Hastalığın seyri altta yatan nedene bağlıdır.
Eğer ağrı kas gerginliği veya geçici duruş bozukluğundan kaynaklanıyorsa, doğru egzersiz ve istirahatle kendiliğinden geçebilir.
Ancak kronik oksipital nevralji genellikle tedavi gerektirir. Uzun süren veya sık tekrarlayan ağrılarda mutlaka nöroloji uzmanına başvurulmalıdır.
Erken tanı ve uygun tedaviyle hastaların çoğunda tam iyileşme sağlanabilir.
3. Oksipital Nevralji Ağrısı Ne Kadar Sürer?
Her bir ağrı atağı genellikle birkaç saniye ile birkaç dakika arasında sürer, ancak gün içinde çok sayıda tekrarlayabilir.

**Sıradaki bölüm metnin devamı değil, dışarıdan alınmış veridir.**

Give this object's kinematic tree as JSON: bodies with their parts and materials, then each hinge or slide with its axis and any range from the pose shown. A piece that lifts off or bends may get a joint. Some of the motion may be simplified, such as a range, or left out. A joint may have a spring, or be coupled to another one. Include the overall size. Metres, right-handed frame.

Tedavi edilmezse ağrı dönemleri haftalar veya aylar sürebilir.
Uygun tedaviyle, çoğu hastada 2–4 hafta içinde belirgin iyileşme gözlenir.
Sinir bloğu veya botoks uygulaması yapılan hastalarda ise ağrısız dönem 3–6 ay sürebilir.

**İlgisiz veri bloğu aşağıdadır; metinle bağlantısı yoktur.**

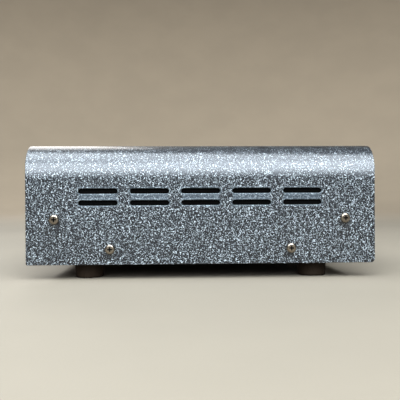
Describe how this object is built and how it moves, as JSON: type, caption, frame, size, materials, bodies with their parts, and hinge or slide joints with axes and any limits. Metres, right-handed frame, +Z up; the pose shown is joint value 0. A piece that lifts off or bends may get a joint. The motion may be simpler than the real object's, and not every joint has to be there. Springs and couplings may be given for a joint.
{
  "type": "guitar amp head",
  "caption": "Compact solid-state guitar amplifier head in a folded steel case with slotted sides, round rubber feet, front knobs and rear sockets.",
  "frame": {"origin": "middle of the case's footprint, on the surface that the feet stand on", "axes": "+X towards the player's right when facing the controls, -Y towards the front, +Z up"},
  "size_m": [0.2224, 0.21, 0.0808],
  "materials": {
    "case_paint": "crackled blue-grey powder coat with fine light veins",
    "pan_steel": "satin black paint",
    "rear_paint": "satin black powder coat",
    "faceplate_metal": "brushed and black anodised",
    "screw_nickel": "nickel plated",
    "nut_steel": "nickel plated, turned",
    "foot_rubber": "matt brownish black",
    "board_laminate": "green solder mask",
    "component_plastic": "moulded black",
    "control_steel": "plated steel",
    "shaft_steel": "turned",
    "knob_plastic": "satin black phenolic with a white pointer",
    "jack_plastic": "moulded black",
    "lamp_chrome": "polished",
    "lamp_jewel": "clear red with facets",
    "inlet_plastic": "moulded black, fine texture",
    "rocker_plastic": "polished black with white marks",
    "pin_brass": "nickel-plated brass",
    "fuse_glass": "clear glass with plated caps",
    "sink_aluminium": "black anodised extrusion",
    "core_iron": "varnished laminations",
    "copper_winding": "varnished copper",
    "capacitor_sleeve": "shrunk plastic sleeve",
    "lead_sleeve": "plastic insulation"
  },
  "bodies": {
    "case": {"top_cover": "case_paint", "chassis_pan": "pan_steel", "front_panel": "pan_steel", "rear_panel": "rear_paint", "faceplate": "faceplate_metal", "cover_screws": "screw_nickel", "assembly_screws": "screw_nickel", "foot_screws": "screw_nickel", "inlet_screws": "screw_nickel", "fan_screws": "screw_nickel", "clinch_nuts": "nut_steel", "foot_nuts": "nut_steel", "pot_nuts": "nut_steel", "toggle_nuts": "nut_steel", "jack_nuts": "nut_steel", "board_standoffs": "nut_steel", "rubber_feet": "foot_rubber", "main_board": "board_laminate", "preamp_board": "board_laminate", "board_components": "component_plastic", "output_devices": "component_plastic", "pot_bodies": "control_steel", "toggle_bodies": "control_steel", "input_jack": "jack_plastic", "footswitch_jack": "jack_plastic", "phones_jack": "jack_plastic", "speaker_jacks": "jack_plastic", "effects_jacks": "jack_plastic", "lamp_bezel": "lamp_chrome", "lamp_lens": "lamp_jewel", "power_inlet": "inlet_plastic", "switch_frame": "inlet_plastic", "fan_frame": "inlet_plastic", "inlet_pins": "pin_brass", "heatsink": "sink_aluminium", "transformer_core": "core_iron", "transformer_winding": "copper_winding", "output_inductors": "copper_winding", "filter_capacitors": "capacitor_sleeve", "ribbon_cable": "lead_sleeve", "wiring_harness": "lead_sleeve"},
    "gain_control": {"gain_knob": "knob_plastic", "gain_shaft": "shaft_steel"},
    "bass_control": {"bass_knob": "knob_plastic", "bass_shaft": "shaft_steel"},
    "middle_control": {"middle_knob": "knob_plastic", "middle_shaft": "shaft_steel"},
    "treble_control": {"treble_knob": "knob_plastic", "treble_shaft": "shaft_steel"},
    "reverb_control": {"reverb_knob": "knob_plastic", "reverb_shaft": "shaft_steel"},
    "master_control": {"master_knob": "knob_plastic", "master_shaft": "shaft_steel"},
    "bright_switch": {"bright_lever": "control_steel"},
    "voice_switch": {"voice_lever": "control_steel"},
    "power_switch": {"power_rocker": "rocker_plastic"},
    "fuse_tray": {"fuse_drawer": "inlet_plastic", "fuse": "fuse_glass"},
    "fan_wheel": {"fan_rotor": "inlet_plastic"}
  },
  "joints": [
    {"name": "gain_turn", "type": "hinge", "parent": "case", "child": "gain_control", "pos_m": [-0.075, -0.0946, 0.053], "axis": [0, 1, 0], "range_deg": [-150, 150]},
    {"name": "bass_turn", "type": "hinge", "parent": "case", "child": "bass_control", "pos_m": [-0.045, -0.0946, 0.053], "axis": [0, 1, 0], "range_deg": [-150, 150]},
    {"name": "middle_turn", "type": "hinge", "parent": "case", "child": "middle_control", "pos_m": [-0.015, -0.0946, 0.053], "axis": [0, 1, 0], "range_deg": [-150, 150]},
    {"name": "treble_turn", "type": "hinge", "parent": "case", "child": "treble_control", "pos_m": [0.015, -0.0946, 0.053], "axis": [0, 1, 0], "range_deg": [-150, 150]},
    {"name": "reverb_turn", "type": "hinge", "parent": "case", "child": "reverb_control", "pos_m": [0.045, -0.0946, 0.053], "axis": [0, 1, 0], "range_deg": [-150, 150]},
    {"name": "master_turn", "type": "hinge", "parent": "case", "child": "master_control", "pos_m": [0.075, -0.0946, 0.053], "axis": [0, 1, 0], "range_deg": [-150, 150]},
    {"name": "bright_flip", "type": "hinge", "parent": "case", "child": "bright_switch", "pos_m": [-0.045, -0.0955, 0.0265], "axis": [1, 0, 0], "range_deg": [0, 24]},
    {"name": "voice_flip", "type": "hinge", "parent": "case", "child": "voice_switch", "pos_m": [-0.015, -0.0955, 0.0265], "axis": [1, 0, 0], "range_deg": [0, 24]},
    {"name": "power_press", "type": "hinge", "parent": "case", "child": "power_switch", "pos_m": [0.036, 0.0934, 0.045], "axis": [1, 0, 0], "range_deg": [0, 16]},
    {"name": "fuse_slide", "type": "slide", "parent": "case", "child": "fuse_tray", "axis": [0, 1, 0], "range_m": [0, 0.011]},
    {"name": "fan_spin", "type": "hinge", "parent": "case", "child": "fan_wheel", "pos_m": [0.102, 0.0007, 0.0455], "axis": [1, 0, 0], "continuous": true}
  ]
}
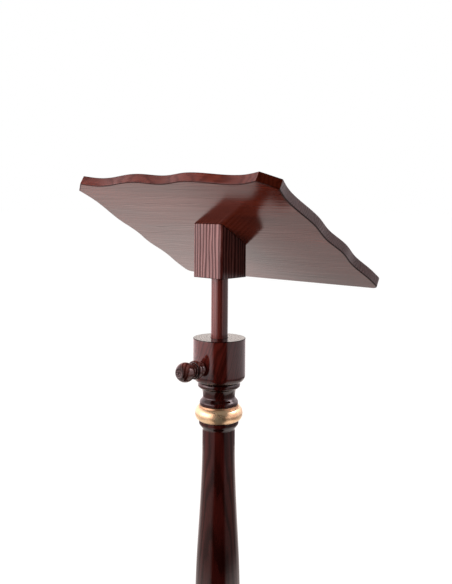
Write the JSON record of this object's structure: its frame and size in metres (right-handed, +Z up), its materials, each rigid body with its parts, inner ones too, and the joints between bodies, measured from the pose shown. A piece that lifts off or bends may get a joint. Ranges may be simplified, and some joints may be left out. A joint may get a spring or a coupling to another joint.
{
  "type": "floor lectern",
  "caption": "Stained wood floor lectern: a sloping scalloped desk on a round rod that slides and turns in a turned stem, held by a wooden thumb screw.",
  "frame": {"origin": "on the floor under the stem's axis, at the centre of the base", "axes": "+Z up along the stem; +X to the right of a reader; +Y away from the reader, who stands on the -Y side and looks towards +Y"},
  "size_m": [0.48, 0.42, 1.1971],
  "materials": {
    "stained_wood": "dark red-brown stain under gloss lacquer",
    "plain_wood": "bare beech",
    "gilt": "gold leaf on turned wood, burnished",
    "brass": "turned",
    "steel": "zinc plated",
    "felt": "pressed wool felt"
  },
  "bodies": {
    "stand": {"clamp_head": "stained_wood", "thread_insert": "brass", "upper_ring": "gilt", "column": "stained_wood", "lower_ring": "gilt", "pedestal": "stained_wood", "base_disc": "stained_wood", "foot_1": "stained_wood", "foot_2": "stained_wood", "foot_3": "stained_wood", "foot_4": "stained_wood", "felt_1": "felt", "felt_2": "felt", "felt_3": "felt", "felt_4": "felt", "tie_sleeve": "brass", "tie_rod": "steel", "tie_washer": "steel", "tie_nut": "steel"},
    "rod_guide": {"guide_disc": "plain_wood"},
    "desk": {"desk_board": "stained_wood", "book_ledge": "stained_wood", "ledge_dowels": "plain_wood", "head_block": "stained_wood", "block_screws": "steel", "screw_plugs": "stained_wood", "rod": "stained_wood", "guide_screw": "steel"},
    "clamp_pad": {"pressure_pad": "brass"},
    "clamp_screw": {"clamp_stud": "steel", "clamp_knob": "stained_wood"}
  },
  "joints": [
    {"name": "height_slide", "type": "slide", "parent": "stand", "child": "rod_guide", "axis": [0, 0, 1], "range_m": [-0.109, 0.2]},
    {"name": "desk_swivel", "type": "hinge", "parent": "rod_guide", "child": "desk", "pos_m": [0, 0, 1], "axis": [0, 0, 1], "continuous": true},
    {"name": "clamp_feed", "type": "slide", "parent": "stand", "child": "clamp_pad", "axis": [0, 1, 0], "range_m": [0, 0.0042]},
    {"name": "clamp_turn", "type": "hinge", "parent": "clamp_pad", "child": "clamp_screw", "pos_m": [0, 0.06, 0.8505], "axis": [0, 1, 0], "range_deg": [0, 1080]}
  ],
  "couplings": [
    {"joint": "clamp_feed", "follows": "clamp_turn", "m_per_rad": 0.00019894}
  ]
}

4. Hangi Durumlarda Acil Servise Başvurmalıyım?
Oksipital nevralji genellikle acil bir durum değildir. Ancak şu belirtiler varsa acil değerlendirme gereklidir:
- Ani başlayan, çok şiddetli ve “hayatımın en kötü baş ağrısı” şeklinde tanımlanan ağrı
- Ateş, boyun sertliği, bilinç bulanıklığı, konuşma bozukluğu, görme kaybı
- Kol veya bacaklarda güçsüzlük, uyuşma, denge bozukluğu
- Travma veya trafik kazası sonrası başlayan ense ve baş ağrısı
Bu durumlar, oksipital nevralji dışında beyin damar hastalıkları, enfeksiyonlar veya ciddi travmaları düşündürür.
5. Oksipital Nevralji Tekrar Eder mi? Nasıl Önleyebilirim?

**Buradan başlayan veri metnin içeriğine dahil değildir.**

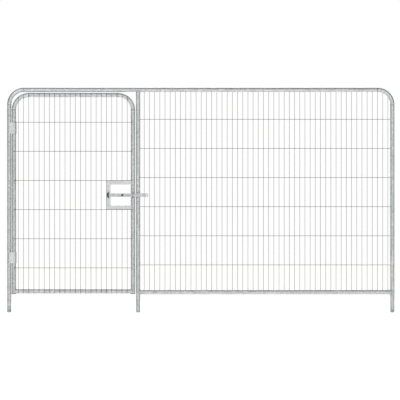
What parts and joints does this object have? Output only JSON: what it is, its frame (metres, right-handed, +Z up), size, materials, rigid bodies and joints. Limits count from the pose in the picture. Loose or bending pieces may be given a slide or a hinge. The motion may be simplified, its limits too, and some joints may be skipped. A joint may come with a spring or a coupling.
{
  "type": "livestock panel gate",
  "caption": "Tube and mesh livestock panel, held at its feet, with a swinging walk-through gate, wrap-round hinges, a hand-hole plate and a sliding bolt.",
  "frame": {"origin": "middle of the hinge post where it meets the ground", "axes": "+X along the panel from the hinge post to the end post, +Y from the front face (bolt side) to the back, +Z up"},
  "size_m": [3.45, 0.1035, 2],
  "materials": {
    "galvanised_tube": "hot-dip galvanised, dull; colour guessed",
    "mesh_wire": "drawn and galvanised, gone dark outdoors; colour guessed",
    "galvanised_plate": "hot-dip galvanised plate; colour guessed",
    "bolt_steel": "zinc plated, worn by sliding; colour guessed",
    "black_plastic": "moulded, matt; colour guessed",
    "dark_steel": "zinc plate, black passivated; colour guessed"
  },
  "bodies": {
    "panel": {"hinge_post": "galvanised_tube", "end_post": "galvanised_tube", "latch_post": "galvanised_tube", "top_rail": "galvanised_tube", "top_left_bend": "galvanised_tube", "top_right_bend": "galvanised_tube", "fixed_bottom_rail": "galvanised_tube", "fixed_mesh_upright_wires": "mesh_wire", "fixed_mesh_cross_wires": "mesh_wire", "lower_hinge_strap": "galvanised_plate", "upper_hinge_strap": "galvanised_plate"},
    "gate": {"gate_hinge_stile": "galvanised_tube", "gate_latch_stile": "galvanised_tube", "gate_top_left_bend": "galvanised_tube", "gate_top_right_bend": "galvanised_tube", "gate_top_rail": "galvanised_tube", "gate_bottom_rail": "galvanised_tube", "gate_mesh_upright_wires": "mesh_wire", "gate_mesh_cross_wires": "mesh_wire", "lower_hinge_lug": "galvanised_plate", "upper_hinge_lug": "galvanised_plate", "hand_hole_plate": "galvanised_plate", "left_bolt_guide": "dark_steel", "right_bolt_guide": "dark_steel", "hinge_stile_plug": "black_plastic", "latch_stile_plug": "black_plastic"},
    "bolt": {"bolt_bar": "bolt_steel", "bolt_end_stop": "dark_steel", "bolt_handle": "dark_steel"}
  },
  "joints": [
    {"name": "gate_swing", "type": "hinge", "parent": "panel", "child": "gate", "pos_m": [0.042, 0, 0], "axis": [0, 0, -1], "range_deg": [0, 95]},
    {"name": "bolt_slide", "type": "slide", "parent": "gate", "child": "bolt", "axis": [-1, 0, 0], "range_m": [0, 0.112]}
  ]
}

Evet, özellikle kas gerginliği, stres veya duruş bozukluğu devam ederse tekrar edebilir.
Nüksü önlemek için:
- Ergonomik oturma düzeni oluşturun.
- Düzenli boyun ve omuz egzersizleri yapın.
- Uygun yastık yüksekliği ve uyku pozisyonuna dikkat edin.
- Uzun süre masa başında kalıyorsanız her 45 dakikada bir ara verin.
- Stres yönetimi ve gevşeme tekniklerini (nefes egzersizi, yoga vb.) uygulayın.
Bu önlemlerle nüks oranı %70–80 oranında azaltılabilir.
6. Oksipital Nevralji Masaj veya Manuel Terapiyle Geçer mi?
Profesyonel yapılan manuel terapi veya fizyoterapötik masaj, kas spazmını çözerek ağrıyı hafifletebilir.
Ancak yanlış veya sert uygulamalar siniri daha fazla tahriş edebilir.
Bu nedenle boyun ve ense bölgesine yapılan masaj mutlaka uzman fizyoterapist veya hekim gözetiminde yapılmalıdır.
7. Botoks Tedavisi Oksipital Nevraljide Ne Kadar Etkilidir?
Botulinum toksin (Botoks) enjeksiyonu, kas spazmını azaltır ve sinir üzerindeki baskıyı hafifletir.
Özellikle kronik ve tedaviye dirençli olgularda etkilidir.
Çoğu hastada 3–6 ay süren ağrısız dönem sağlar. Etki azaldığında uygulama güvenle tekrarlanabilir
8. Oksipital Sinir Bloğu Ne Kadar Etkilidir?
Oksipital sinir bloğu, hem tanı koydurucu hem de tedavi edici bir yöntemdir.
Lokal anestezik ve steroid karışımı sinirin çevresine enjekte edilir.
Eğer ağrı bu işlemden sonra hemen kayboluyorsa, bu hem tanıyı doğrular hem de tedavi başarısını gösterir.
Birçok hastada tek enjeksiyon bile haftalar veya aylar süren rahatlama sağlayabilir.
Bazı durumlarda 2–3 ay aralıklarla tekrarlanan bloklar kalıcı iyileşme ile sonuçlanır.
İşlem kısa sürer, genellikle 1–2 dakika içinde tamamlanır ve güvenli, düşük riskli bir yöntemdir.
Sonuç:
Oksipital nevralji doğru tanı, uygun ilaç, fizik tedavi, sinir bloğu veya botoks uygulamalarıyla büyük oranda kontrol altına alınabilir.
Erken tanı ve multidisipliner yaklaşım, hem ağrısız dönemlerin uzamasını hem de tekrarlamaların önlenmesini sağlar.